Fajny jesteś ale przez płot nie przekładaj ręki. Nasze psy lubią ludzi i witają się. Jednak płot jest magiczną granicą, która sprawia, że osoba po drugiej stronie jest na pewno złodziejem jedzenia! Nasze psy pilnują posesji niczym kaukazy. Yuma z Bibą wyglądają tak groźnie przez płot, że ludzie odsuwają się 😀 Dzięki temu nie wkłada nikt do nich rąk, a sąsiad długo musiał przekonywać je do siebie 😉
W kagańcu i na smyczy, to sam sobie wychodź. No i tu łamiemy stereotypy. Tylko jeden psiak chodzi sobie samodzielnie i odwiedza nas. Reszta ludzi wyprowadza psy na smyczy.
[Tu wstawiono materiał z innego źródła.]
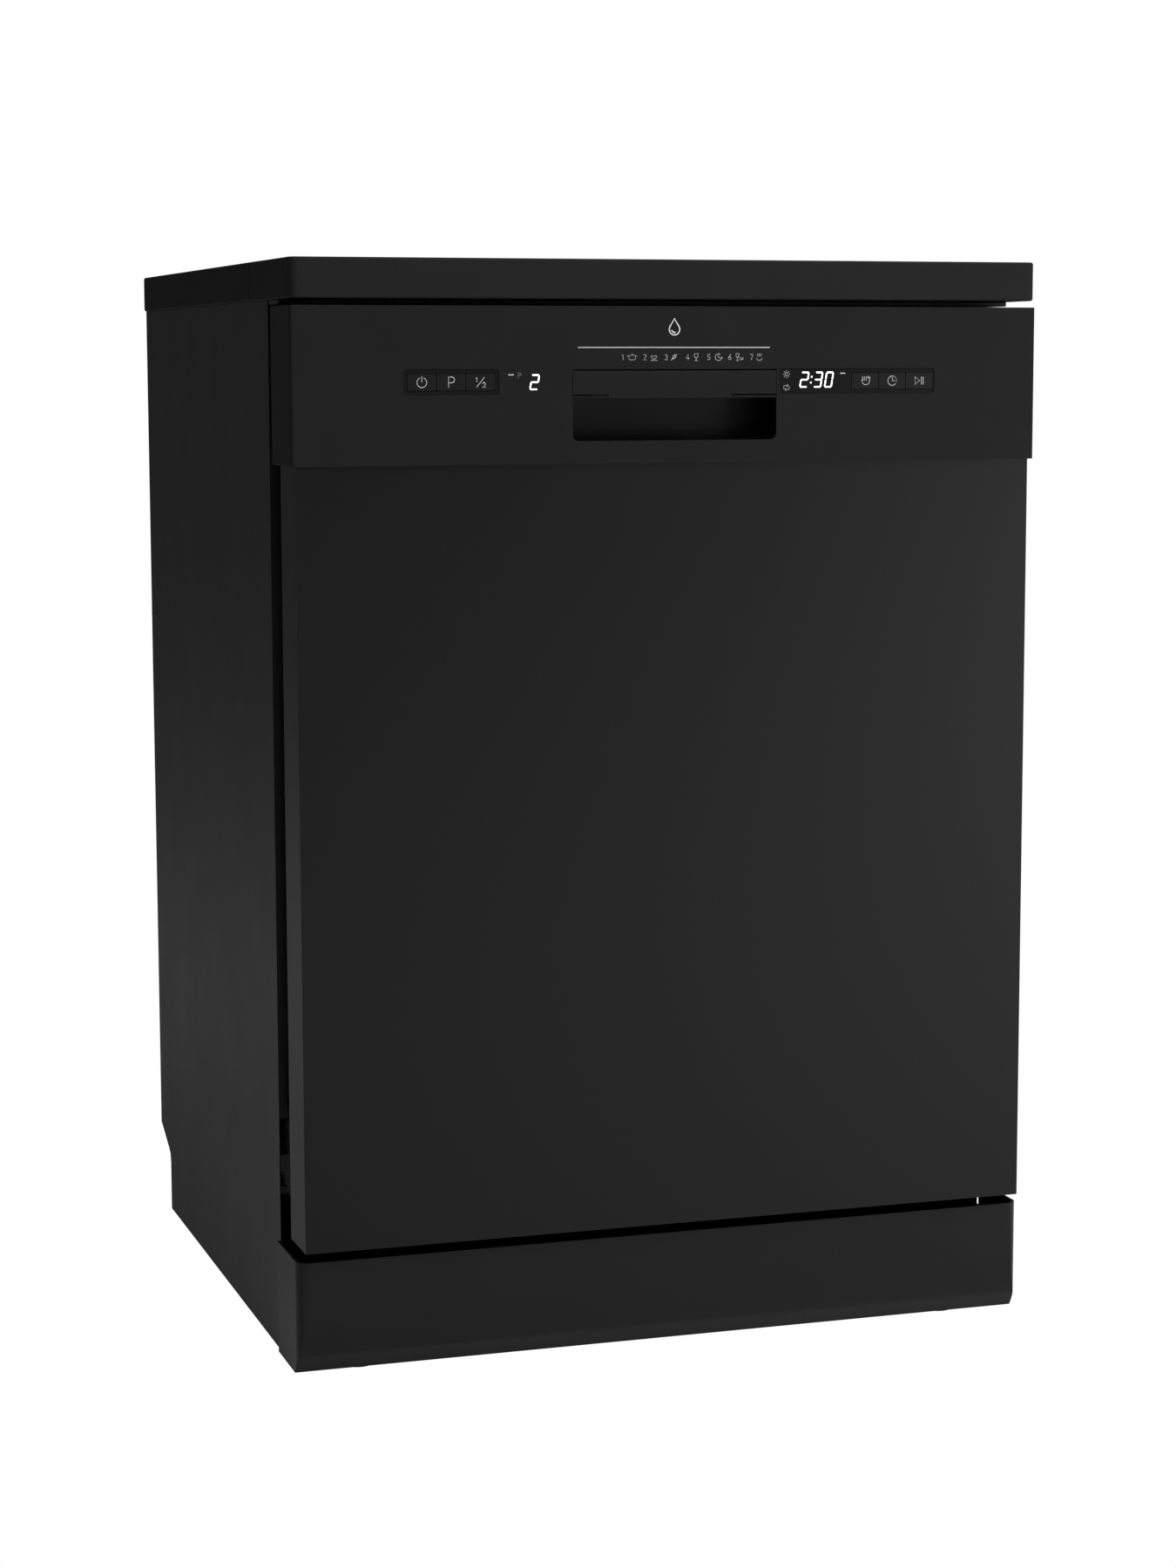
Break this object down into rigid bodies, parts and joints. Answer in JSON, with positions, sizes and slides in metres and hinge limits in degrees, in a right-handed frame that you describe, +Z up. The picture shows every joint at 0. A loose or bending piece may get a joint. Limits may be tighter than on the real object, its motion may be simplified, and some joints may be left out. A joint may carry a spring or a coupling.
{
  "type": "freestanding dishwasher",
  "caption": "Freestanding kitchen dishwasher with a drop-down door, sliding wire baskets, spray arms, a pull handle and push keys.",
  "frame": {"origin": "on the floor, under the middle of the cabinet", "axes": "+X to the right seen from the front, +Y to the back, +Z up; the door faces -Y"},
  "size_m": [0.6, 0.6, 0.85],
  "materials": {
    "worktop": "satin black laminate over board",
    "worktop_edge": "satin black",
    "cabinet_paint": "black powder coat",
    "door_paint": "satin black coated steel",
    "black_plastic": "satin black moulding",
    "key_plastic": "satin black with pale print",
    "window": "gloss smoked black",
    "base_plastic": "moulded black",
    "stainless": "satin stainless steel",
    "seal_rubber": "soft rubber",
    "zinc_steel": "zinc plated",
    "basket_wire": "grey nylon coat",
    "basket_plastic": "grey",
    "grey_plastic": "grey polypropylene",
    "white_plastic": "natural white",
    "dispenser_plastic": "pale grey",
    "cap_blue": "blue",
    "circuit_board": "lacquered green"
  },
  "bodies": {
    "cabinet": {"worktop_board": "worktop", "worktop_front_trim": "worktop_edge", "worktop_edge_trims": "worktop_edge", "left_side_panel": "cabinet_paint", "right_side_panel": "cabinet_paint", "rear_panel": "zinc_steel", "front_frame": "cabinet_paint", "base_tray": "base_plastic", "kick_plate": "black_plastic", "rear_feet": "base_plastic", "tub": "stainless", "tub_gasket": "seal_rubber", "sump": "grey_plastic", "filter_plate": "stainless", "wash_pump": "grey_plastic", "drain_pump": "grey_plastic", "inlet_valve": "white_plastic", "drain_outlet": "grey_plastic", "water_softener": "white_plastic", "feed_tube": "grey_plastic", "roller_mounts": "zinc_steel", "hinge_brackets": "zinc_steel", "door_springs": "zinc_steel", "latch_striker": "zinc_steel", "mains_gland": "base_plastic", "cabinet_screws": "zinc_steel"},
    "door": {"door_outer_panel": "door_paint", "door_liner": "stainless", "console_panel": "black_plastic", "display_windows": "window", "control_board": "circuit_board", "handle_cup": "black_plastic", "hinge_arms": "zinc_steel", "dispenser_body": "dispenser_plastic", "door_screws": "zinc_steel"},
    "handle_lever": {"handle_lever": "black_plastic"},
    "latch_hook": {"latch_hook": "zinc_steel"},
    "dispenser_lid": {"dispenser_lid": "dispenser_plastic"},
    "rinse_cap": {"rinse_cap": "cap_blue"},
    "front_left_foot": {"front_left_foot": "base_plastic"},
    "front_right_foot": {"front_right_foot": "base_plastic"},
    "filter_cup": {"filter_cup": "grey_plastic"},
    "salt_cap": {"salt_cap": "white_plastic"},
    "upper_rollers_front": {"upper_rollers_front": "basket_plastic"},
    "upper_rollers_rear": {"upper_rollers_rear": "basket_plastic"},
    "upper_basket": {"upper_basket": "basket_wire"},
    "upper_spray_arm": {"upper_spray_arm": "grey_plastic"},
    "cup_shelf_left": {"cup_shelf_left": "basket_wire"},
    "cup_shelf_right": {"cup_shelf_right": "basket_wire"},
    "lower_basket": {"lower_basket": "basket_wire", "cutlery_basket": "basket_plastic"},
    "lower_spray_arm": {"lower_spray_arm": "grey_plastic"},
    "lower_wheels_front": {"lower_wheels_front": "basket_plastic"},
    "lower_wheels_rear": {"lower_wheels_rear": "basket_plastic"},
    "power_key": {"power_key": "key_plastic"},
    "program_key": {"program_key": "key_plastic"},
    "half_load_key": {"half_load_key": "key_plastic"},
    "dry_key": {"dry_key": "key_plastic"},
    "delay_key": {"delay_key": "key_plastic"},
    "start_key": {"start_key": "key_plastic"}
  },
  "joints": [
    {"name": "door_hinge", "type": "hinge", "parent": "cabinet", "child": "door", "pos_m": [0, -0.232, 0.182], "axis": [1, 0, 0], "range_deg": [0, 90]},
    {"name": "handle_pull", "type": "hinge", "parent": "door", "child": "handle_lever", "pos_m": [0, -0.295, 0.7647], "axis": [-1, 0, 0], "range_deg": [0, 7], "stiffness_Nm_per_rad": 1.5, "springref_deg": -5.73},
    {"name": "latch_turn", "type": "hinge", "parent": "door", "child": "latch_hook", "pos_m": [0, -0.283, 0.785], "axis": [-1, 0, 0], "range_deg": [0, 17]},
    {"name": "dispenser_lid_slide", "type": "slide", "parent": "door", "child": "dispenser_lid", "axis": [0, 0, -1], "range_m": [0, 0.06]},
    {"name": "rinse_cap_twist", "type": "hinge", "parent": "door", "child": "rinse_cap", "pos_m": [0.048, -0.219, 0.5], "axis": [0, 1, 0], "range_deg": [0, 90]},
    {"name": "power_key_press", "type": "slide", "parent": "door", "child": "power_key", "axis": [0, 1, 0], "range_m": [0, 0.001], "stiffness_N_per_m": 600, "springref_m": -0.0005},
    {"name": "program_key_press", "type": "slide", "parent": "door", "child": "program_key", "axis": [0, 1, 0], "range_m": [0, 0.001], "stiffness_N_per_m": 600, "springref_m": -0.0005},
    {"name": "half_load_key_press", "type": "slide", "parent": "door", "child": "half_load_key", "axis": [0, 1, 0], "range_m": [0, 0.001], "stiffness_N_per_m": 600, "springref_m": -0.0005},
    {"name": "dry_key_press", "type": "slide", "parent": "door", "child": "dry_key", "axis": [0, 1, 0], "range_m": [0, 0.001], "stiffness_N_per_m": 600, "springref_m": -0.0005},
    {"name": "delay_key_press", "type": "slide", "parent": "door", "child": "delay_key", "axis": [0, 1, 0], "range_m": [0, 0.001], "stiffness_N_per_m": 600, "springref_m": -0.0005},
    {"name": "start_key_press", "type": "slide", "parent": "door", "child": "start_key", "axis": [0, 1, 0], "range_m": [0, 0.001], "stiffness_N_per_m": 600, "springref_m": -0.0005},
    {"name": "upper_basket_slide", "type": "slide", "parent": "cabinet", "child": "upper_basket", "axis": [0, -1, 0], "range_m": [0, 0.38]},
    {"name": "lower_basket_slide", "type": "slide", "parent": "cabinet", "child": "lower_basket", "axis": [0, -1, 0], "range_m": [0, 0.45]},
    {"name": "lower_front_wheels_roll", "type": "hinge", "parent": "lower_basket", "child": "lower_wheels_front", "pos_m": [0, -0.12, 0.206], "axis": [1, 0, 0], "continuous": true},
    {"name": "lower_rear_wheels_roll", "type": "hinge", "parent": "lower_basket", "child": "lower_wheels_rear", "pos_m": [0, 0.1928, 0.206], "axis": [1, 0, 0], "continuous": true},
    {"name": "upper_front_rollers_roll", "type": "hinge", "parent": "cabinet", "child": "upper_rollers_front", "pos_m": [0, -0.198, 0.598], "axis": [1, 0, 0], "continuous": true},
    {"name": "upper_rear_rollers_roll", "type": "hinge", "parent": "cabinet", "child": "upper_rollers_rear", "pos_m": [0, -0.154, 0.598], "axis": [1, 0, 0], "continuous": true},
    {"name": "upper_spray_spin", "type": "hinge", "parent": "upper_basket", "child": "upper_spray_arm", "pos_m": [0, 0.02, 0.466], "axis": [0, 0, 1], "continuous": true},
    {"name": "lower_spray_spin", "type": "hinge", "parent": "cabinet", "child": "lower_spray_arm", "pos_m": [0, 0.02, 0.227], "axis": [0, 0, 1], "continuous": true},
    {"name": "left_shelf_fold", "type": "hinge", "parent": "upper_basket", "child": "cup_shelf_left", "pos_m": [-0.2338, 0.0194, 0.574], "axis": [0, -1, 0], "range_deg": [0, 90]},
    {"name": "right_shelf_fold", "type": "hinge", "parent": "upper_basket", "child": "cup_shelf_right", "pos_m": [0.2338, 0.0194, 0.574], "axis": [0, 1, 0], "range_deg": [0, 90]},
    {"name": "filter_twist", "type": "hinge", "parent": "cabinet", "child": "filter_cup", "pos_m": [0.062, -0.042, 0.15], "axis": [0, 0, 1], "range_deg": [-90, 0]},
    {"name": "salt_cap_twist", "type": "hinge", "parent": "cabinet", "child": "salt_cap", "pos_m": [-0.17, 0.13, 0.195], "axis": [0, 0, 1], "continuous": true},
    {"name": "left_foot_turn", "type": "hinge", "parent": "cabinet", "child": "front_left_foot", "pos_m": [-0.245, -0.252, 0.02], "axis": [0, 0, 1], "continuous": true},
    {"name": "right_foot_turn", "type": "hinge", "parent": "cabinet", "child": "front_right_foot", "pos_m": [0.245, -0.252, 0.02], "axis": [0, 0, 1], "continuous": true}
  ],
  "couplings": [
    {"joint": "latch_turn", "follows": "handle_pull", "ratio": 2.4},
    {"joint": "upper_basket_slide", "follows": "door_hinge", "m_per_rad": 0.2419},
    {"joint": "lower_basket_slide", "follows": "door_hinge", "m_per_rad": 0.0732},
    {"joint": "lower_front_wheels_roll", "follows": "door_hinge", "ratio": 4.575},
    {"joint": "lower_rear_wheels_roll", "follows": "door_hinge", "ratio": 4.575},
    {"joint": "upper_front_rollers_roll", "follows": "door_hinge", "ratio": 21.991},
    {"joint": "upper_rear_rollers_roll", "follows": "door_hinge", "ratio": 21.991}
  ]
}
Nie ma tu biegania samopas, są spacery z psami do lasu. No i są awantury przez płot. To najfajniejsza część spacer według naszej trójcy 😉
Po 3 miesiącach muszę powiedzieć, że osiągnęliśmy ZEN. Psy na tarasie więcej leżą niż się wydzierają. Nie są non stop w gotowości do włączenia syreny alarmowej szczekowej. Oczywiście chodzący pies po drugiej stronie strumienia to wróg, a kot łowiący myszy na łące zakłóca spokój. Ale jest zdecydowanie lepiej i ciszej 🙂 Nasze psy stały się wiejskimi burkami.